* DIRECTIONS *
Reproduce all of the material exactly as shown.

* INFORMATION SUPPLIED *
— BEGIN —
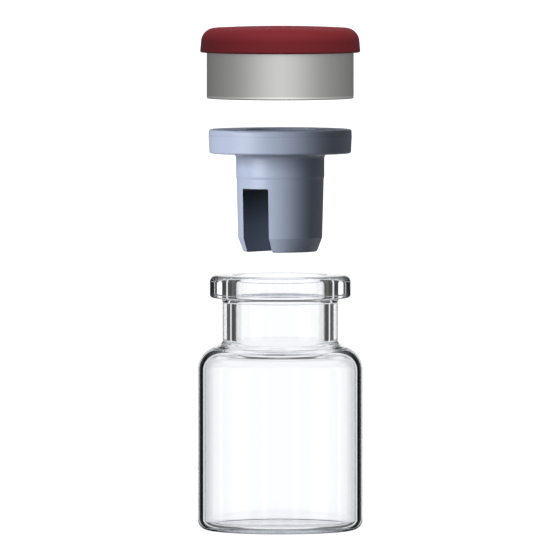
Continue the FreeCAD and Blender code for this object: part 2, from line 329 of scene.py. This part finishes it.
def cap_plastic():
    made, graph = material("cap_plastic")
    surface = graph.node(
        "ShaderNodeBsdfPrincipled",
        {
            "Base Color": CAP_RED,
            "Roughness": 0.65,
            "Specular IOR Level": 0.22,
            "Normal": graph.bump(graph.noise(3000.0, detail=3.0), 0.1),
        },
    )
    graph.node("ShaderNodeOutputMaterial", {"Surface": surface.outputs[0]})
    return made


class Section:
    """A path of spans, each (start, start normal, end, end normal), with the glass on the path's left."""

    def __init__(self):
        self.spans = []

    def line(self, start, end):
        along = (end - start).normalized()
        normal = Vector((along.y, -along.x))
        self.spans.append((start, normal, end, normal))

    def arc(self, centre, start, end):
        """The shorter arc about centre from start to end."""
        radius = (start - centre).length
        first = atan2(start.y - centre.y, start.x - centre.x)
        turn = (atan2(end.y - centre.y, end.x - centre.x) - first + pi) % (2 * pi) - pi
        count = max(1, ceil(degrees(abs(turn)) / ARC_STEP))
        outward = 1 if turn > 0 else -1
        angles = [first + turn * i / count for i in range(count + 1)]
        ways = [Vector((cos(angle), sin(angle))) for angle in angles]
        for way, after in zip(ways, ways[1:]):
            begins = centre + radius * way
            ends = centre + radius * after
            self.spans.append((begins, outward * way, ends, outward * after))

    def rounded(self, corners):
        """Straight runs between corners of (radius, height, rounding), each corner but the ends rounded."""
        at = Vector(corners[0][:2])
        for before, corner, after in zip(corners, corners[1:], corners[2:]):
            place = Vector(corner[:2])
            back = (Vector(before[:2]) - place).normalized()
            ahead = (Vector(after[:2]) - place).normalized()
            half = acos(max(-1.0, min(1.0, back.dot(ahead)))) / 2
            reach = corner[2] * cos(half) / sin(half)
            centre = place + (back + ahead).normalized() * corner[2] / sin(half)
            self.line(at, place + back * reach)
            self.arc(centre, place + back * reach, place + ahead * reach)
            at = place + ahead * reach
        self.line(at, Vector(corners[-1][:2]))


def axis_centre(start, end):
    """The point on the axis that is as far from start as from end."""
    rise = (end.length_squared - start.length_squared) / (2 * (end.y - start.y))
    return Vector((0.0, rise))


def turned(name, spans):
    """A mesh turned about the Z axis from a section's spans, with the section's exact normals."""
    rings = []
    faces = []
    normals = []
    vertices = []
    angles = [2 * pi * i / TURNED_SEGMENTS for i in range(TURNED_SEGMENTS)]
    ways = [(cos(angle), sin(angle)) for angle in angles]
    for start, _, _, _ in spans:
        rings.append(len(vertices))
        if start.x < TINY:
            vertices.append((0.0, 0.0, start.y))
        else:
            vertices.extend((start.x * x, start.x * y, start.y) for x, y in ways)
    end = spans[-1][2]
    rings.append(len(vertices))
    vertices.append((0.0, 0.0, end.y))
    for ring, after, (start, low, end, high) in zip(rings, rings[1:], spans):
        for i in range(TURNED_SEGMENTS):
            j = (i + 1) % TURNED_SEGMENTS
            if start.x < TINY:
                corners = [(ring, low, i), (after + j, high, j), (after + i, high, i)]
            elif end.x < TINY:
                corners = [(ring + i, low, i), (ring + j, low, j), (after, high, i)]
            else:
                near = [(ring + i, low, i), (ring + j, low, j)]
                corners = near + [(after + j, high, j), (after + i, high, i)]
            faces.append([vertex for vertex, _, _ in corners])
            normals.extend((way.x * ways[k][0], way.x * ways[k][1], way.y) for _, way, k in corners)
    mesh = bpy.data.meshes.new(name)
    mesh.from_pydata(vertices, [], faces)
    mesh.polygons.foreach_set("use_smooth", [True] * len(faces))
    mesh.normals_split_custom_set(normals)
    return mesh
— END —
* TASK OUTPUT *
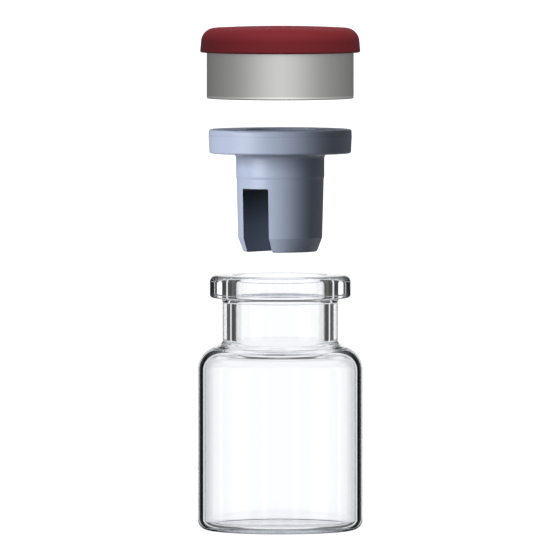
Continue the FreeCAD and Blender code for this object: part 2, from line 329 of scene.py. This part finishes it.
def cap_plastic():
    made, graph = material("cap_plastic")
    surface = graph.node(
        "ShaderNodeBsdfPrincipled",
        {
            "Base Color": CAP_RED,
            "Roughness": 0.65,
            "Specular IOR Level": 0.22,
            "Normal": graph.bump(graph.noise(3000.0, detail=3.0), 0.1),
        },
    )
    graph.node("ShaderNodeOutputMaterial", {"Surface": surface.outputs[0]})
    return made


class Section:
    """A path of spans, each (start, start normal, end, end normal), with the glass on the path's left."""

    def __init__(self):
        self.spans = []

    def line(self, start, end):
        along = (end - start).normalized()
        normal = Vector((along.y, -along.x))
        self.spans.append((start, normal, end, normal))

    def arc(self, centre, start, end):
        """The shorter arc about centre from start to end."""
        radius = (start - centre).length
        first = atan2(start.y - centre.y, start.x - centre.x)
        turn = (atan2(end.y - centre.y, end.x - centre.x) - first + pi) % (2 * pi) - pi
        count = max(1, ceil(degrees(abs(turn)) / ARC_STEP))
        outward = 1 if turn > 0 else -1
        angles = [first + turn * i / count for i in range(count + 1)]
        ways = [Vector((cos(angle), sin(angle))) for angle in angles]
        for way, after in zip(ways, ways[1:]):
            begins = centre + radius * way
            ends = centre + radius * after
            self.spans.append((begins, outward * way, ends, outward * after))

    def rounded(self, corners):
        """Straight runs between corners of (radius, height, rounding), each corner but the ends rounded."""
        at = Vector(corners[0][:2])
        for before, corner, after in zip(corners, corners[1:], corners[2:]):
            place = Vector(corner[:2])
            back = (Vector(before[:2]) - place).normalized()
            ahead = (Vector(after[:2]) - place).normalized()
            half = acos(max(-1.0, min(1.0, back.dot(ahead)))) / 2
            reach = corner[2] * cos(half) / sin(half)
            centre = place + (back + ahead).normalized() * corner[2] / sin(half)
            self.line(at, place + back * reach)
            self.arc(centre, place + back * reach, place + ahead * reach)
            at = place + ahead * reach
        self.line(at, Vector(corners[-1][:2]))


def axis_centre(start, end):
    """The point on the axis that is as far from start as from end."""
    rise = (end.length_squared - start.length_squared) / (2 * (end.y - start.y))
    return Vector((0.0, rise))


def turned(name, spans):
    """A mesh turned about the Z axis from a section's spans, with the section's exact normals."""
    rings = []
    faces = []
    normals = []
    vertices = []
    angles = [2 * pi * i / TURNED_SEGMENTS for i in range(TURNED_SEGMENTS)]
    ways = [(cos(angle), sin(angle)) for angle in angles]
    for start, _, _, _ in spans:
        rings.append(len(vertices))
        if start.x < TINY:
            vertices.append((0.0, 0.0, start.y))
        else:
            vertices.extend((start.x * x, start.x * y, start.y) for x, y in ways)
    end = spans[-1][2]
    rings.append(len(vertices))
    vertices.append((0.0, 0.0, end.y))
    for ring, after, (start, low, end, high) in zip(rings, rings[1:], spans):
        for i in range(TURNED_SEGMENTS):
            j = (i + 1) % TURNED_SEGMENTS
            if start.x < TINY:
                corners = [(ring, low, i), (after + j, high, j), (after + i, high, i)]
            elif end.x < TINY:
                corners = [(ring + i, low, i), (ring + j, low, j), (after, high, i)]
            else:
                near = [(ring + i, low, i), (ring + j, low, j)]
                corners = near + [(after + j, high, j), (after + i, high, i)]
            faces.append([vertex for vertex, _, _ in corners])
            normals.extend((way.x * ways[k][0], way.x * ways[k][1], way.y) for _, way, k in corners)
    mesh = bpy.data.meshes.new(name)
    mesh.from_pydata(vertices, [], faces)
    mesh.polygons.foreach_set("use_smooth", [True] * len(faces))
    mesh.normals_split_custom_set(normals)
    return mesh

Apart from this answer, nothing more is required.